While the mayor touts technology and transparency of his efforts, he has opposed using available technology to broaden access to public meetings in City Hall, even though that is now mandated under the Sunshine Ordinance. Why are we getting Internet speechifying, rather than transparent access to City Hall meetings?

If you’ve ever wanted to listen in on what are now essentially secret, backroom policy discussions and decisions being made in San Francisco’s City Hall, you’re not alone.

If you’ve ever imagined being able to hear those conversations — while you’re sitting at home or in your office, during your drive to work, while on Muni/BART, enjoying a java in your favorite café, or really anywhere — the technology is already in place. You could use your iPod or MP3 player, or listen to a podcast, similar to using Books on Tape.

Right now only about 30 of the 80-plus regular City Hall meetings are televised and posted online for on-demand or downloaded viewing. Some of the remaining 50-plus meetings are at least audiotaped, but they require awkward and costly procedures to obtain them.

In an effort to increase transparency of San Francisco’s government, Sup. Ross Mirkarimi introduced legislation earlier this year to expand the recording mandate and require online posting within 72 hours after a meeting. Currently only policy bodies must audiotape their meetings, but Mirkarimi’s mandate extended the recording requirement to other City Hall agency and departmental hearings, and to lesser-known passive meeting bodies. It was such an obvious and popular idea that the Board of Supervisors overwhelmingly supported it and subsequently overrode Newsom’s veto.

Newsom continues to claim the enhanced transparency mandate would be too costly, but simple research has shown that the city has all the equipment, contracts, and staff in place to implement Mirkarimi’s transparency mandate today. In fact, any laptop or $40 digital recorder can make the recording, and posting online is similar to the few steps needed to upload a YouTube video.

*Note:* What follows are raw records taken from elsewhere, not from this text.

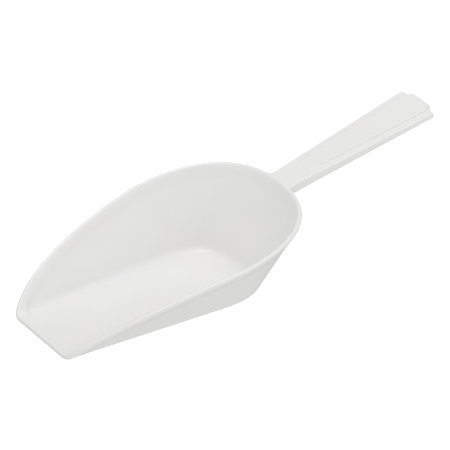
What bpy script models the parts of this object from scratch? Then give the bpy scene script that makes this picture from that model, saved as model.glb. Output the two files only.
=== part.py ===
"""Ice scoop: one moulding, modelled as the solid regions that it is made of.

Lengths are metres, +Z is up and +X runs from the scoop's lip to the end of its handle. The origin is at
the bottom centre of the whole scoop, on the plane that the flat floor rests on. The bowl is laid out from
the front of its lip, and the handle along its own tilted axis from the back of the rim.
"""

from math import cos, radians, sin, tan

import bmesh
import bpy
from mathutils import Vector
from mathutils.geometry import interpolate_bezier

# Whole moulding
OVERALL_LENGTH = 0.2655
WALL = 0.0020
GAP = 0.0003
MID_Z = WALL / 2

# Rim: centre line of the bead, left half, as control points and the handles between them
BEAD_RADIUS = 0.0016
LIP_RADIUS = 0.0014
LIP_DEPTH = 0.0044
LIP_CORNER = Vector((LIP_RADIUS, 0.0264, LIP_RADIUS))
RIM_WIDEST = Vector((0.1034, 0.0556, 0.0388))
RIM_BACK = Vector((0.1642, 0.0, 0.0486))
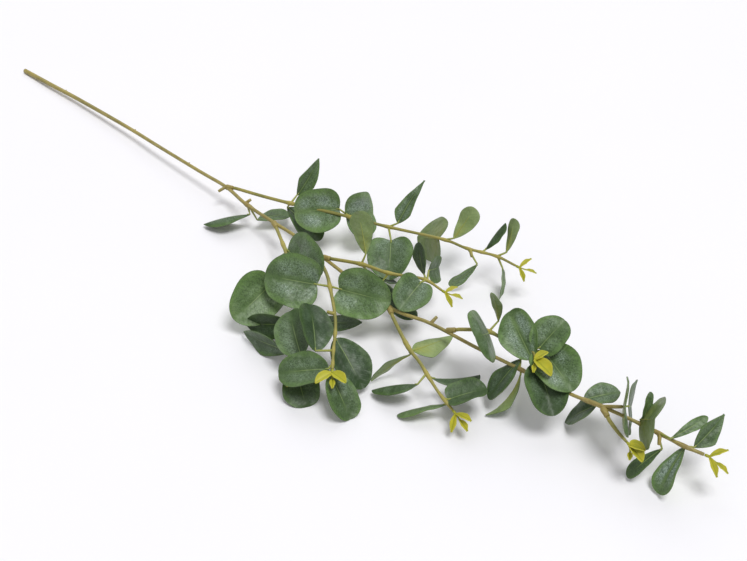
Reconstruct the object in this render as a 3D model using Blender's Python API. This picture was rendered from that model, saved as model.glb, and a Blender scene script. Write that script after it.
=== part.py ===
"""An artificial eucalyptus spray, cut long and lying on a flat surface.

One moulded main stem carries leaf pairs of its own and seven plug-in twigs. Each twig has
leaf pairs on short stalks, and the stem and every twig end in a small yellow-green shoot tip.
+X runs from the butt of the main stem to its tip, +Z is up, and Z = 0 is the surface.
"""
import random
from collections import namedtuple
from math import cos, exp, log, pi, radians, sin

import bmesh
import bpy
from mathutils import Matrix, Vector

MM = 0.001

# Routes are measured from the butt, and the middle of the spray's box is the origin
MIDDLE = Vector((456.1, -42.3, 0)) * MM

# Clearance between pieces that plug together
GAP = 0.3 * MM

# The main stem and the twigs
BUTT_RADIUS = 2.5 * MM
STEM_RADIUS = 1.8 * MM
TIP_RADIUS = 1.4 * MM
TWIG_RADIUS = 1.6 * MM
TWIG_END_RADIUS = 1.1 * MM
TAPER_TURNS = 0.3
KNUCKLE = 0.4
KNUCKLE_REACH = 4 * MM
STUB_TAPER = 0.85
STRAIGHT = 3 * MM

# Leaf stalks, from the root on the twig to the end of the rib in the blade
STALK = 9 * MM
STALK_RADIUS = 0.8 * MM
STALK_SHAPE = (1.3, 1, 1, 0.75)
STALK_BEND = 0.55
RIB_SHARE = 0.14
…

It appears the mayor just doesn’t want anyone to see the sausage he’s making, unless he can script and control it. Other City Hall bureaucrats blocking this include Jack Chin, head of SFGTV; Angela Calvillo, clerk of the board; and Frank Darby, Calvillo’s administrator of the Sunshine Task Force. They all raise spurious complaints, pass the buck, and refuse to discuss reasonable accommodations, apparently following mayoral prohibitions despite the board’s veto override.

The Sunshine Ordinance requires all civil servants to prioritize compliance over any other duties when there is a conflict, and failure to obey the law is official misconduct.

It’s sad that Newsom, city employees, and City Attorney Dennis Herrera are doing everything they can (by action or by ignoring these daily violations) to prevent the ability of the media and the public to have this transparency. Needless to say, with the looming city budget deficit, our interest in following these detailed machinations is at an all-time high.

We should demand that City Hall’s foot-dragging cease, by implementing Mirkarimi’s legislation immediately.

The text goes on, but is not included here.